In product design, everything’s a trade-off — Aimpoint could’ve packaged the Acro to accommodate a larger battery, but this would’ve required compromises in other areas. The lighter tint on the Aimpoint Acro P-1 increases power consumption as well. Bottom line, if you want the attributes offered by the Acro, be prepared to replace batteries on a schedule or don’t leave it on all the time.

>> Controls and features: Aimpoint typically takes a KISS approach to its products, perhaps thinking of the type of folks who enjoy snacking on crayons. The Aimpoint Acro P-1 has no additional features beyond adjusting brightness and powering on and off. It has two large rubber buttons on the side; they’re easy to use and feel very nice. They’re recessed to prevent inadvertent activation, but if you manhandle your Acro like a charging handle, it’s possible to accidentally hit one of the buttons and change your brightness setting.

In contrast, Holosun has packed the Holosun 509T full of features. We already talked about the reticle, shake awake, and solar panels. You can also configure the sleep timer to 10 minutes, 1 hour, 12 hours, or never. You can manually set the brightness or select an auto mode that automatically adjusts based on ambient light. The 509T has two medium-sized buttons on the side with positive tactile feedback and a lockout mode that deactivates them.

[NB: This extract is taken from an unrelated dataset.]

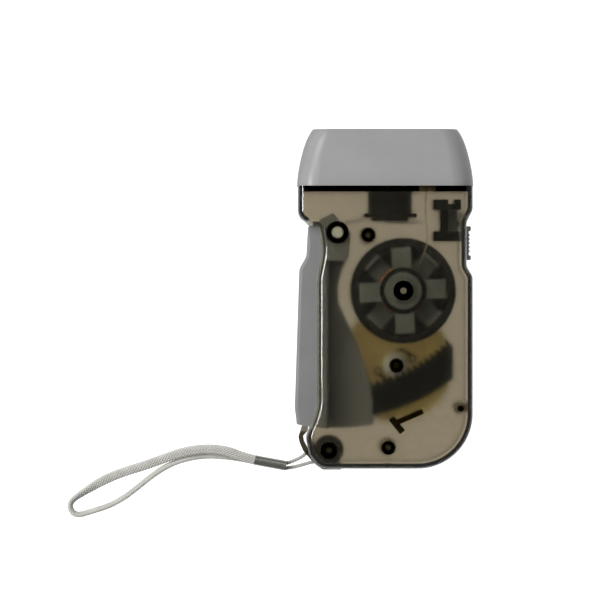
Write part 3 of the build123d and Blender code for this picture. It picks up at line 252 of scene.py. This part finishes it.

>> Ruggedness: The Holosun is durable and rugged, but the Aimpoint ratchets it up further. While the Holosun can be submerged to 1 meter, you can dive down to 25 meters with an Acro. The Holosun 509T is rated to work in minus 22 to 140 degrees F, the Aimpoint Acro P-1 for minus 49 to 160 degrees. The Holosun has a side-loading battery tray secured by a small screw; the Aimpoint has a hefty battery cap that threads into the side of the housing.


We mounted the Aimpoint Acro P-1 and Holosun 509T on MOS Glocks and had a few shooters of varying skill levels try them out and shoot some timed drills. Both sights worked well and without incident. Some felt the smaller and lighter Holosun provided a little better balance in the hand, but it didn’t really affect performance. Between the two, our testers gravitated to the Holosun, preferring its handling and features.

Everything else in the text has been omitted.